By placing this obstacle in that exact location, however, Metroid‘s designers turned progress into a test, and in doing so drilled the importance of your actions into your own mind. Instead of parceling out instructions or simply creating a mandatory learning process along the main path, the game forced players (accustomed to one-directional ratchet scrolling) to deduce a lot of different things at once: The freedom to move in either direction, the need to backtrack and explore, the importance of collecting items. Along the way, players learned both to use the Maru Mari and how to deal with certain enemies, the process of moving from room to room, and the fact that the game ahead would be packed with mystery.

Something I find particularly interesting about this sequence is that the distance from the Maru Mari to the low wall is nearly the same amount of screen real estate as World 1-1 of Super Mario Bros.

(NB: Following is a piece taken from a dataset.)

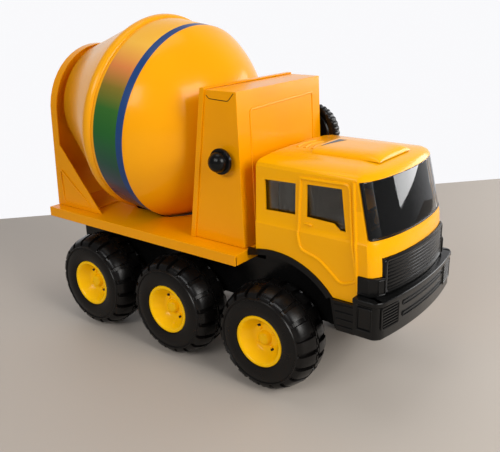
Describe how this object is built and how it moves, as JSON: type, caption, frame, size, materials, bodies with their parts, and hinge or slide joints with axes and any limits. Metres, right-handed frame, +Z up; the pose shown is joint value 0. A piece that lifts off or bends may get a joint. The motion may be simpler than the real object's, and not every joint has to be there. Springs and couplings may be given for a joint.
{
  "type": "toy concrete mixer truck",
  "caption": "Toy concrete mixer truck: pressed-steel bed, housing and turning drum, moulded cab with black front mouldings, rolling wheels and a side hand wheel that turns the drum.",
  "frame": {"origin": "on the floor, below the centre of the bounding box", "axes": "+X forward, +Y to the truck's left, +Z up"},
  "size_m": [0.4206, 0.212, 0.3341],
  "materials": {
    "steel_yellow": "glossy amber-yellow enamel on pressed steel",
    "drum_amber": "glossy amber enamel with a blue stripe and a banded decal without lettering",
    "cab_yellow": "glossy yellow moulded plastic",
    "rim_yellow": "lemon-yellow moulded plastic",
    "black_plastic": "black moulded plastic, semi-gloss",
    "tyre_black": "black moulded plastic tyre, semi-gloss",
    "clear_plastic": "clear moulded glazing",
    "axle_steel": "bright drawn steel rod"
  },
  "bodies": {
    "truck": {"bed_deck": "steel_yellow", "drum_bracket": "steel_yellow", "drum_housing": "steel_yellow", "housing_back_plate": "steel_yellow", "cab_shell": "cab_yellow", "chassis_frame": "black_plastic", "cab_floor": "black_plastic", "seat_unit": "black_plastic", "dashboard": "black_plastic", "steering_wheel": "black_plastic", "fender_right": "black_plastic", "fender_left": "black_plastic", "side_step_right": "black_plastic", "side_step_left": "black_plastic", "headlight_right": "black_plastic", "headlight_left": "black_plastic", "front_grille": "black_plastic", "front_bumper": "black_plastic", "windscreen": "clear_plastic", "side_glazing_right": "clear_plastic", "side_glazing_left": "clear_plastic", "axle_front": "axle_steel", "axle_middle": "axle_steel", "axle_rear": "axle_steel"},
    "wheel_front_right": {"tyre_front_right": "tyre_black", "rim_front_right": "rim_yellow"},
    "wheel_front_left": {"tyre_front_left": "tyre_black", "rim_front_left": "rim_yellow"},
    "wheel_middle_right": {"tyre_middle_right": "tyre_black", "rim_middle_right": "rim_yellow"},
    "wheel_middle_left": {"tyre_middle_left": "tyre_black", "rim_middle_left": "rim_yellow"},
    "wheel_rear_right": {"tyre_rear_right": "tyre_black", "rim_rear_right": "rim_yellow"},
    "wheel_rear_left": {"tyre_rear_left": "tyre_black", "rim_rear_left": "rim_yellow"},
    "drum": {"drum_front_bowl": "drum_amber", "drum_rear_cone": "drum_amber", "drum_spindle": "axle_steel"},
    "crank": {"cross_shaft": "axle_steel", "turning_knob": "black_plastic", "hand_wheel": "black_plastic"}
  },
  "joints": [
    {"name": "wheel_front_right_spin", "type": "hinge", "parent": "truck", "child": "wheel_front_right", "pos_m": [0.09125, -0.073, 0.052], "axis": [0, 1, 0], "continuous": true},
    {"name": "wheel_front_left_spin", "type": "hinge", "parent": "truck", "child": "wheel_front_left", "pos_m": [0.09125, 0.073, 0.052], "axis": [0, 1, 0], "continuous": true},
    {"name": "wheel_middle_right_spin", "type": "hinge", "parent": "truck", "child": "wheel_middle_right", "pos_m": [-0.02455, -0.073, 0.052], "axis": [0, 1, 0], "continuous": true},
    {"name": "wheel_middle_left_spin", "type": "hinge", "parent": "truck", "child": "wheel_middle_left", "pos_m": [-0.02455, 0.073, 0.052], "axis": [0, 1, 0], "continuous": true},
    {"name": "wheel_rear_right_spin", "type": "hinge", "parent": "truck", "child": "wheel_rear_right", "pos_m": [-0.14035, -0.073, 0.052], "axis": [0, 1, 0], "continuous": true},
    {"name": "wheel_rear_left_spin", "type": "hinge", "parent": "truck", "child": "wheel_rear_left", "pos_m": [-0.14035, 0.073, 0.052], "axis": [0, 1, 0], "continuous": true},
    {"name": "drum_spin", "type": "hinge", "parent": "truck", "child": "drum", "pos_m": [-0.05958, 0, 0.22213], "axis": [-0.9903, 0, 0.1392], "continuous": true},
    {"name": "crank_spin", "type": "hinge", "parent": "truck", "child": "crank", "pos_m": [0.03885, 0, 0.21], "axis": [0, 1, 0], "continuous": true}
  ],
  "couplings": [
    {"joint": "crank_spin", "follows": "drum_spin", "ratio": 2}
  ]
}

The path to the wall essentially comprises the same volume of content as a normal level of contemporary games. Yet because of the need to double back and deal with threats that need to be dealt with with specific strategies, this sequence feels considerably different than the brisk dash through an opening stage seen in Metroid‘s contemporaries.

Whatever failings it may possess, Metroid begins with an extraordinary playable opening sequence. It may be hard to fully appreciate today, but viewed in the context of its time and place, this opening salvo served as a rousing statement of intent.